■ **Task goal**:
Your task is to extract every line from the material below exactly.

■ **Material**:
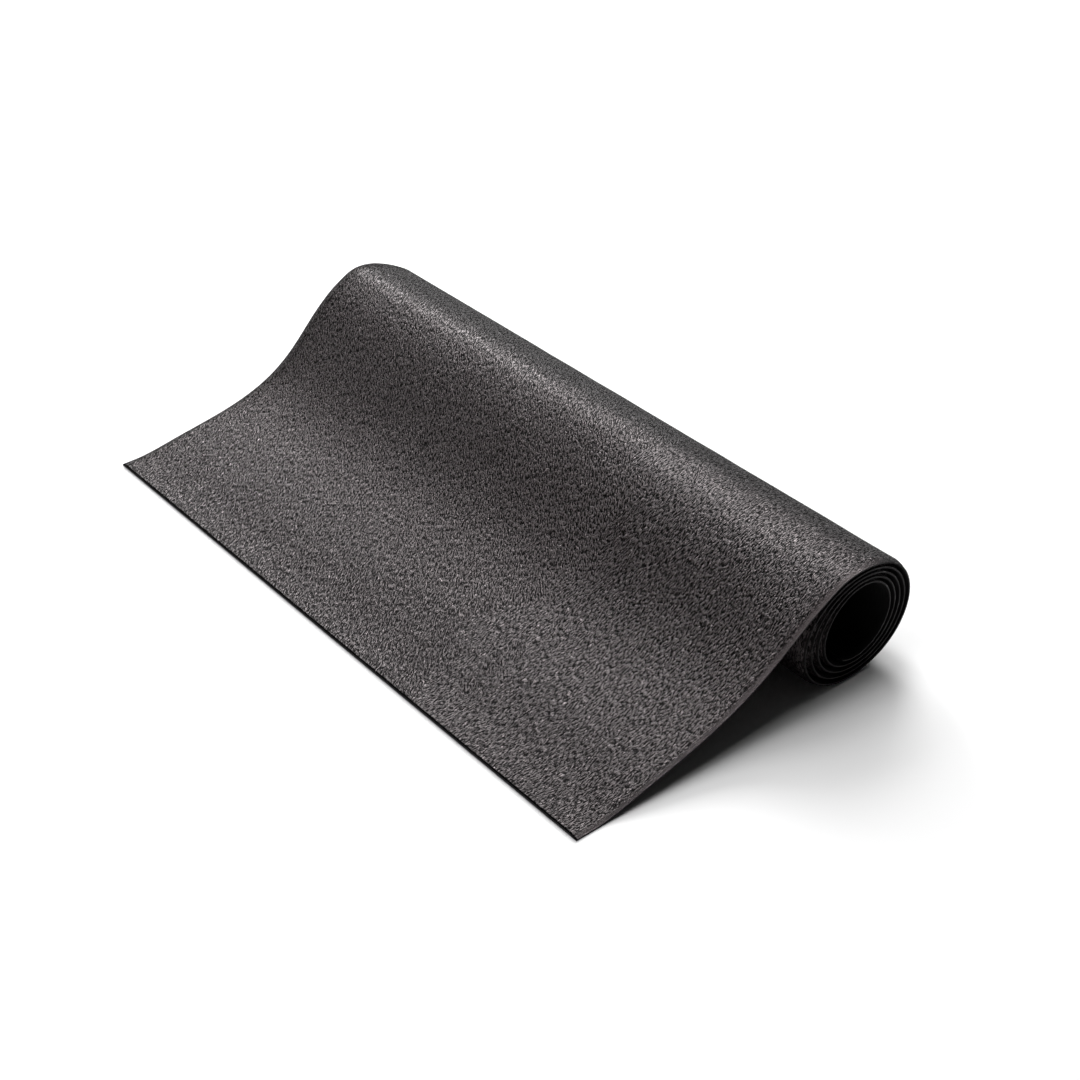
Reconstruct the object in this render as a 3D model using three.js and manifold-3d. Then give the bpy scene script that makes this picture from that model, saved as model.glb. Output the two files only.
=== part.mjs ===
// Anti fatigue mat: one long cushioned sheet, rolled up with its textured side
// out, its loose end running down off the coil onto the floor.
// Millimetres. +X runs along the coil, the loose end points to -Y, +Z is up.
// The origin is the middle of the footprint, at floor level.
import * as THREE from "three";
import { mergeVertices } from "three/addons/utils/BufferGeometryUtils.js";
import Module from "manifold-3d";

// ---- driving dimensions ------------------------------------------------------
const MAT_WIDTH = 914; // along the coil
const SHEET_THICKNESS = 4.8; // underside to the top of the skin
const SKIN_THICKNESS = 0.8; // embossed wear skin
const BOND_GAP = 0.3; // between the skin and the foam under it
const TURN_PITCH = 7.36; // mean distance from one turn of the coil to the next
const INNER_END = 1644; // degrees of coil, from its top, to the sheet's inner end
const EDGE_BEVEL = 10; // width of the pressed band along the two long edges
const EDGE_LIP = 1.9; // height of the sheet at its very edge there
const END_ROUND = 1.5; // the two ends are cut square, with the corner eased over this
const END_LIP = 3.6; // height of the sheet at its very end
const FOOTPRINT_DEPTH = 485.6; // front edge to the back of the coil

const COIL_Y = 398.89; // coil axis, counted from the front edge
const COIL_Z = 73.08; // coil axis, above the floor
const COIL_RADIUS = 78.24; // to the underside of the outermost turn
const COIL_OVAL = -6.78; // the coil is wider than it is tall
const OVAL_EASES = 1.54; // by this much less for each turn inwards
const COIL_SKEW = 1.68; // the oval leans towards the back
const INNER_RISE = 0.39; // each turn inwards sits this much higher
const INNER_BACK = 1.06; // and this much further back
const LOOSE_TURN = 12.3; // the left end of the outermost turn stands proud by this
const LOOSE_FROM = -18; // degrees where the loose turn starts to settle
const LOOSE_OVER = 60; // degrees it takes
const LEAVES_AT = -12; // degrees from the top where the sheet leaves the coil

const CUT_Y = 300; // where the loose end bends when it is lifted
const CUT_GAP = 0.3;

// Underside of the loose end, from the front edge up to the coil: distance from
// the front edge, height above the floor. The two ends of the mat differ a little.
const FLAP_RIGHT = [
  [0, 0], [6, 0], [12, 0], [23.5, 0], [35.43, 0.85], [52.19, 3.48],
  [68.94, 7.26], [85.59, 11.34], [102.19, 15.37], [118.75, 19.34],
  [135.29, 23.37], [151.78, 27.59], [168.17, 32.16], [184.43, 37.23],
  [200.49, 42.85], [216.32, 49.12], [231.87, 56.05], [247.07, 63.71],
  [261.9, 72.05], [276.36, 81.03], [290.49, 90.53], [304.47, 100.3],
  [318.61, 110], [333.04, 119.3], [347.9, 128], [363.33, 136.15],
];
const FLAP_LEFT = [
  [0, 0], [6, 0], [12, 0], [23.5, 0], [36.13, 0.83], [53.44, 3.1], [70.7, 5.87],
  [87.94, 8.59], [105.18, 11.16], [122.4, 13.63], [139.59, 16.31],
  [156.71, 19.39], [173.71, 23.05], [190.52, 27.52], [207.03, 32.99],
  [223.1, 39.62], [238.55, 47.59], [253.19, 56.96], [266.92, 67.63],
  [279.82, 79.3], [292.13, 91.6], [304.34, 104], [316.96, 116.05],
  [330.26, 127.35], [344.37, 137.65], [359.48, 146.4],
];

const STEP = 18; // degrees of coil for each facet
const END_EASE = 2; // degrees of coil that the inner end's eased corner takes
const STATIONS_X = [0, EDGE_BEVEL, 230, 457, 684, MAT_WIDTH - EDGE_BEVEL, MAT_WIDTH];

// ---- the sheet's underside, and how thick the sheet is -----------------------
const rad = (d) => (d * Math.PI) / 180;
const smooth = (t) => {
  t = Math.min(1, Math.max(0, t));
  return t * t * (3 - 2 * t);
};

// A point of the coil's underside spiral at an angle from the top towards the back.
function spiral(deg, left) {
  const a = rad(deg);
  const n = deg / 360;
  const r =
    COIL_RADIUS -
    TURN_PITCH * n +
    INNER_RISE * n * Math.cos(a) +
    INNER_BACK * n * Math.sin(a) +
    (COIL_OVAL + OVAL_EASES * n) * Math.cos(2 * a) +
    COIL_SKEW * Math.sin(2 * a) +
    left * LOOSE_TURN * (1 - smooth((deg - LOOSE_FROM) / LOOSE_OVER));
  return {
    p: [COIL_Y + r * Math.sin(a), COIL_Z + r * Math.cos(a)],
    n: [Math.sin(a), Math.cos(a)],
  };
}

// The whole cross-section at one station across the mat. left is 1 at the left end
// and 0 at the right end.
function section(left) {
  const pts = FLAP_RIGHT.map((r, i) => [
    r[0] + (FLAP_LEFT[i][0] - r[0]) * left,
    r[1] + (FLAP_LEFT[i][1] - r[1]) * left,
  ]);
  pts.splice(1, 0, [END_ROUND, 0]); // inner line of the front end's eased corner
  const flap = pts.length;
  const normals = [];
  const first = spiral(LEAVES_AT, left);
  for (let i = 0; i < flap; i++) {
    const a = pts[Math.max(0, i - 1)];
    const b = i + 1 < flap ? pts[i + 1] : first.p;
    const l = Math.hypot(b[0] - a[0], b[1] - a[1]);
    normals.push([-(b[1] - a[1]) / l, (b[0] - a[0]) / l]);
  }
  const out = pts.map((p, i) => ({ p, n: normals[i] }));
  for (let d = LEAVES_AT; d < INNER_END - 1e-6; d += STEP) out.push(spiral(d, left));
  out.push(spiral(INNER_END - END_EASE, left), spiral(INNER_END, left));
  // arc length from the front edge
  let s = 0;
  out.forEach((o, i) => {
    if (i) s += Math.hypot(o.p[0] - out[i - 1].p[0], o.p[1] - out[i - 1].p[1]);
    o.s = s;
  });
  out.forEach((o) => (o.toEnd = s - o.s));
  return out;
}

// Height of the sheet at a distance from its nearest long edge and its nearest end.
function height(side, end) {
  const s = Math.min(1, side / EDGE_BEVEL);
  const e = Math.min(1, end / END_ROUND);
  return Math.min(
    EDGE_LIP + (SHEET_THICKNESS - EDGE_LIP) * s,
    END_LIP + (SHEET_THICKNESS - END_LIP) * e,
  );
}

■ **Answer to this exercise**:
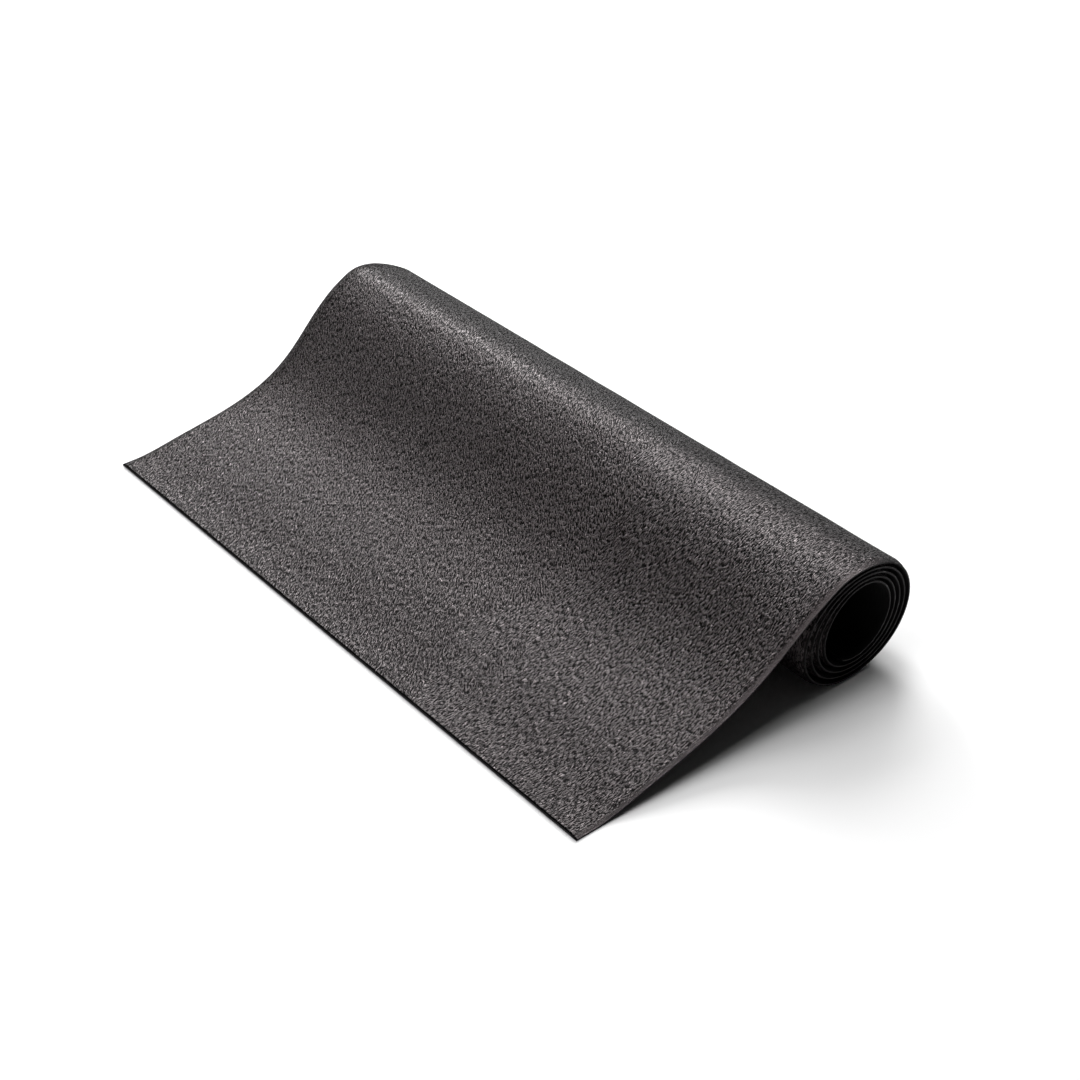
Reconstruct the object in this render as a 3D model using three.js and manifold-3d. Then give the bpy scene script that makes this picture from that model, saved as model.glb. Output the two files only.
=== part.mjs ===
// Anti fatigue mat: one long cushioned sheet, rolled up with its textured side
// out, its loose end running down off the coil onto the floor.
// Millimetres. +X runs along the coil, the loose end points to -Y, +Z is up.
// The origin is the middle of the footprint, at floor level.
import * as THREE from "three";
import { mergeVertices } from "three/addons/utils/BufferGeometryUtils.js";
import Module from "manifold-3d";

// ---- driving dimensions ------------------------------------------------------
const MAT_WIDTH = 914; // along the coil
const SHEET_THICKNESS = 4.8; // underside to the top of the skin
const SKIN_THICKNESS = 0.8; // embossed wear skin
const BOND_GAP = 0.3; // between the skin and the foam under it
const TURN_PITCH = 7.36; // mean distance from one turn of the coil to the next
const INNER_END = 1644; // degrees of coil, from its top, to the sheet's inner end
const EDGE_BEVEL = 10; // width of the pressed band along the two long edges
const EDGE_LIP = 1.9; // height of the sheet at its very edge there
const END_ROUND = 1.5; // the two ends are cut square, with the corner eased over this
const END_LIP = 3.6; // height of the sheet at its very end
const FOOTPRINT_DEPTH = 485.6; // front edge to the back of the coil

const COIL_Y = 398.89; // coil axis, counted from the front edge
const COIL_Z = 73.08; // coil axis, above the floor
const COIL_RADIUS = 78.24; // to the underside of the outermost turn
const COIL_OVAL = -6.78; // the coil is wider than it is tall
const OVAL_EASES = 1.54; // by this much less for each turn inwards
const COIL_SKEW = 1.68; // the oval leans towards the back
const INNER_RISE = 0.39; // each turn inwards sits this much higher
const INNER_BACK = 1.06; // and this much further back
const LOOSE_TURN = 12.3; // the left end of the outermost turn stands proud by this
const LOOSE_FROM = -18; // degrees where the loose turn starts to settle
const LOOSE_OVER = 60; // degrees it takes
const LEAVES_AT = -12; // degrees from the top where the sheet leaves the coil

const CUT_Y = 300; // where the loose end bends when it is lifted
const CUT_GAP = 0.3;

// Underside of the loose end, from the front edge up to the coil: distance from
// the front edge, height above the floor. The two ends of the mat differ a little.
const FLAP_RIGHT = [
  [0, 0], [6, 0], [12, 0], [23.5, 0], [35.43, 0.85], [52.19, 3.48],
  [68.94, 7.26], [85.59, 11.34], [102.19, 15.37], [118.75, 19.34],
  [135.29, 23.37], [151.78, 27.59], [168.17, 32.16], [184.43, 37.23],
  [200.49, 42.85], [216.32, 49.12], [231.87, 56.05], [247.07, 63.71],
  [261.9, 72.05], [276.36, 81.03], [290.49, 90.53], [304.47, 100.3],
  [318.61, 110], [333.04, 119.3], [347.9, 128], [363.33, 136.15],
];
const FLAP_LEFT = [
  [0, 0], [6, 0], [12, 0], [23.5, 0], [36.13, 0.83], [53.44, 3.1], [70.7, 5.87],
  [87.94, 8.59], [105.18, 11.16], [122.4, 13.63], [139.59, 16.31],
  [156.71, 19.39], [173.71, 23.05], [190.52, 27.52], [207.03, 32.99],
  [223.1, 39.62], [238.55, 47.59], [253.19, 56.96], [266.92, 67.63],
  [279.82, 79.3], [292.13, 91.6], [304.34, 104], [316.96, 116.05],
  [330.26, 127.35], [344.37, 137.65], [359.48, 146.4],
];

const STEP = 18; // degrees of coil for each facet
const END_EASE = 2; // degrees of coil that the inner end's eased corner takes
const STATIONS_X = [0, EDGE_BEVEL, 230, 457, 684, MAT_WIDTH - EDGE_BEVEL, MAT_WIDTH];

// ---- the sheet's underside, and how thick the sheet is -----------------------
const rad = (d) => (d * Math.PI) / 180;
const smooth = (t) => {
  t = Math.min(1, Math.max(0, t));
  return t * t * (3 - 2 * t);
};

// A point of the coil's underside spiral at an angle from the top towards the back.
function spiral(deg, left) {
  const a = rad(deg);
  const n = deg / 360;
  const r =
    COIL_RADIUS -
    TURN_PITCH * n +
    INNER_RISE * n * Math.cos(a) +
    INNER_BACK * n * Math.sin(a) +
    (COIL_OVAL + OVAL_EASES * n) * Math.cos(2 * a) +
    COIL_SKEW * Math.sin(2 * a) +
    left * LOOSE_TURN * (1 - smooth((deg - LOOSE_FROM) / LOOSE_OVER));
  return {
    p: [COIL_Y + r * Math.sin(a), COIL_Z + r * Math.cos(a)],
    n: [Math.sin(a), Math.cos(a)],
  };
}

// The whole cross-section at one station across the mat. left is 1 at the left end
// and 0 at the right end.
function section(left) {
  const pts = FLAP_RIGHT.map((r, i) => [
    r[0] + (FLAP_LEFT[i][0] - r[0]) * left,
    r[1] + (FLAP_LEFT[i][1] - r[1]) * left,
  ]);
  pts.splice(1, 0, [END_ROUND, 0]); // inner line of the front end's eased corner
  const flap = pts.length;
  const normals = [];
  const first = spiral(LEAVES_AT, left);
  for (let i = 0; i < flap; i++) {
    const a = pts[Math.max(0, i - 1)];
    const b = i + 1 < flap ? pts[i + 1] : first.p;
    const l = Math.hypot(b[0] - a[0], b[1] - a[1]);
    normals.push([-(b[1] - a[1]) / l, (b[0] - a[0]) / l]);
  }
  const out = pts.map((p, i) => ({ p, n: normals[i] }));
  for (let d = LEAVES_AT; d < INNER_END - 1e-6; d += STEP) out.push(spiral(d, left));
  out.push(spiral(INNER_END - END_EASE, left), spiral(INNER_END, left));
  // arc length from the front edge
  let s = 0;
  out.forEach((o, i) => {
    if (i) s += Math.hypot(o.p[0] - out[i - 1].p[0], o.p[1] - out[i - 1].p[1]);
    o.s = s;
  });
  out.forEach((o) => (o.toEnd = s - o.s));
  return out;
}

// Height of the sheet at a distance from its nearest long edge and its nearest end.
function height(side, end) {
  const s = Math.min(1, side / EDGE_BEVEL);
  const e = Math.min(1, end / END_ROUND);
  return Math.min(
    EDGE_LIP + (SHEET_THICKNESS - EDGE_LIP) * s,
    END_LIP + (SHEET_THICKNESS - END_LIP) * e,
  );
}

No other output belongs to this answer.